John D. Byrd, 62, a public transit professional for more than 35 years, died unexpectedly April 11 in San Francisco. At the time of his death, he was deputy director of rail operations for the San Francisco Municipal Transportation Agency. Byrd was a 2001 graduate of Leadership APTA who began his career in 1972 as a train operator with the San Francisco Bay Area Rapid Transit District and also served transit agencies in Los Angeles, San Jose, Minneapolis, and Orange County, CA.

Robert P. Rizzo Jr., 60, manager, paratransit contract operations, for the Massachusetts Bay Transportation Authority in Boston, died suddenly Feb. 17. Rizzo was a history and civics teacher in Boston whose transportation career began in 1974, when he was named to the Boston Public Schools Superintendent’s Desegregation Implementation Team as a transportation supervisor and later assistant director of school transportation.

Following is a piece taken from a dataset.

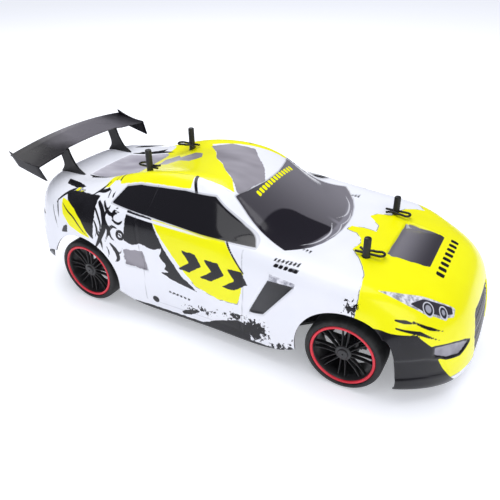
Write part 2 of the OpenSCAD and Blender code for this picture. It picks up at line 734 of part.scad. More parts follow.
chassis_tub();
bumper_beam();
front_bulkhead();
rear_bulkhead();
hinge_pins();
chassis_screws();
battery_pack();
battery_strap();
control_box();
steering_servo();
body_posts();
body_shell();
rear_wing();
wing_struts();
clip(front_post, front_clip_z, -1, 1);  // clip_front_right
clip(front_post, front_clip_z, 1, 1);  // clip_front_left
clip(rear_post, rear_clip_z, -1, -1);  // clip_rear_right
clip(rear_post, rear_clip_z, 1, -1);  // clip_rear_left
power_switch();
servo_horn();
steering_link();
drive_pod();
motor_can();
motor_pinion();
rear_axle();
spur_gear();
wheel(-axle_x, -1) rim();  // rim_rear_right
wheel(-axle_x, 1) rim();  // rim_rear_left
wheel(-axle_x, -1) tyre();  // tyre_rear_right
wheel(-axle_x, 1) tyre();  // tyre_rear_left
color("red") rear_damper() damper_cylinder(4.6, 30, 5);  // damper_body
color(steel) rear_damper() damper_piston(damper_span, 14, 5);  // damper_rod
color("gold") rear_damper() coil(5.6, 0.6, 7, -54, -9.8);  // damper_spring
lower_arm(-1);  // lower_arm_right
upper_arm(-1);  // upper_arm_right
hub_carrier(-1);  // hub_carrier_right
knuckle(-1);  // knuckle_right
stub_axle(-1);  // stub_axle_right
wheel(axle_x, -1) rim();  // rim_front_right
wheel(axle_x, -1) tyre();  // tyre_front_right
color("red") front_shock(-1) damper_cylinder(4, 22, 5);  // shock_body_right
color(steel) front_shock(-1) damper_piston(shock_span, 11, 5);  // shock_rod_right
color("gold") front_shock(-1) coil(5.2, 0.6, spring_turns, -36.7, -9.8);  // shock_spring_right
lower_arm(1);  // lower_arm_left
upper_arm(1);  // upper_arm_left
hub_carrier(1);  // hub_carrier_left
knuckle(1);  // knuckle_left
stub_axle(1);  // stub_axle_left
wheel(axle_x, 1) rim();  // rim_front_left
wheel(axle_x, 1) tyre();  // tyre_front_left
color("red") front_shock(1) damper_cylinder(4, 22, 5);  // shock_body_left
color(steel) front_shock(1) damper_piston(shock_span, 11, 5);  // shock_rod_left
color("gold") front_shock(1) coil(5.2, 0.6, spring_turns, -36.7, -9.8);  // shock_spring_left
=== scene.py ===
"""RC drift car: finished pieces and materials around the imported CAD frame.

Lengths are in mm until a mesh is made.
"""
import json
import math

import bpy
import numpy as np
from mathutils import Matrix, Vector


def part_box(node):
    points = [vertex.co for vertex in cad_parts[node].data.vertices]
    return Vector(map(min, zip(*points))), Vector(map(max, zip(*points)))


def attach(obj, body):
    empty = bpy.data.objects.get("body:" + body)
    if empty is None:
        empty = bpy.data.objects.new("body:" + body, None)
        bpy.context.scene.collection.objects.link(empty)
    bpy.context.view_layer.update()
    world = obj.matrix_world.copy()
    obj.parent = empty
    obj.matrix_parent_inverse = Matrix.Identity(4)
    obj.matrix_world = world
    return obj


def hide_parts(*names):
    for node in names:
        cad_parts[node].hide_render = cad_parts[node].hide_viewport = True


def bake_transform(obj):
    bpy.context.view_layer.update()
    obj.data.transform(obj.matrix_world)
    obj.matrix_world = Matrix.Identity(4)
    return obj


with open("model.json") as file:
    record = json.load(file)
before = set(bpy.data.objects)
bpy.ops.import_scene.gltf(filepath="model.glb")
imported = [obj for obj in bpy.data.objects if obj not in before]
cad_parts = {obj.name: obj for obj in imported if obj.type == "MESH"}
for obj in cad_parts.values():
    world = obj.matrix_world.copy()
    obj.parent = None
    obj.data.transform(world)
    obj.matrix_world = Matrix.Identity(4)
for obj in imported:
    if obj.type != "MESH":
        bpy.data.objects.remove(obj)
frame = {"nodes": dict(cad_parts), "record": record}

MM = 0.001
RIGHT, LEFT = -1, 1
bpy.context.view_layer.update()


# ---------------------------------------------------------------- small helpers
def node_box(node):
    """Lowest and highest corner of a CAD node, in mm."""
    low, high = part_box(node)
    return np.array(low) / MM, np.array(high) / MM


def smoothstep(t):
    t = np.clip(t, 0, 1)
    return t * t * (3 - 2 * t)


def make_piece(name, mesh, slot, body, stands_for=(), sharp=None, materials=None, face_material=None):
    """One piece from a (points, faces) mesh in mm, with its slot's finish unless materials are given.

    It rides on body, unless that is None, and keeps edges over sharp degrees sharp.
    """
    points, faces = mesh
    made = bpy.data.meshes.new(name)
    made.from_pydata((np.asarray(points, float) * MM).tolist(), [], [list(map(int, f)) for f in faces])
    made.validate()
    piece = bpy.data.objects.new(name, made)
    bpy.context.scene.collection.objects.link(piece)
    for material in materials or [FINISHES[slot]]:
        made.materials.append(material)
    if face_material is not None:
        made.polygons.foreach_set("material_index", np.asarray(face_material, np.int32))
    made.polygons.foreach_set("use_smooth", np.full(len(made.polygons), True))
    if body is not None:
        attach(piece, body)
    if stands_for:
        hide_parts(*stands_for)
    if sharp is not None:
        bpy.context.view_layer.objects.active = piece
        piece.select_set(True)
        bpy.ops.object.shade_smooth_by_angle(angle=math.radians(sharp))
        piece.select_set(False)
    return piece


def joined(parts):
    """Several (points, faces) as one."""
    points, faces, count = [], [], 0
    for part_points, part_faces in parts:
        points.append(np.asarray(part_points, float))
        faces += [[i + count for i in face] for face in part_faces]
        count += len(part_points)
    return np.concatenate(points), faces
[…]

He joined the MBTA in 1987.

James A. (Jim) Ditch, 62, former executive director of maintenance and facilities with Long Beach Transit (LBT) in Long Beach, CA, died Sept. 24. Ditch was a 19-year employee of LBT who retired in 2008; earlier this year, the agency honored him by dedicating the James A. Ditch Maintenance Facility and Learning Center.

James Francis Mullervy, 75, a longtime employee of Westinghouse Electric’s Transportation Division and its successor companies, died Sept. 28. Mullervy began his career with the company, now part of Bombardier, in Boston; he later served as marketing manager for its Transportation Division in Washington and managed the company’s government affairs efforts. At the time of his retirement in the 1990s, the firm was known as Adtranz.

Amy Allison Coggin, 53, an APTA employee from 1988 to 2003, died Aug. 15. She served APTA in positions including executive director, policy/intergovernmental relations, and director of communications.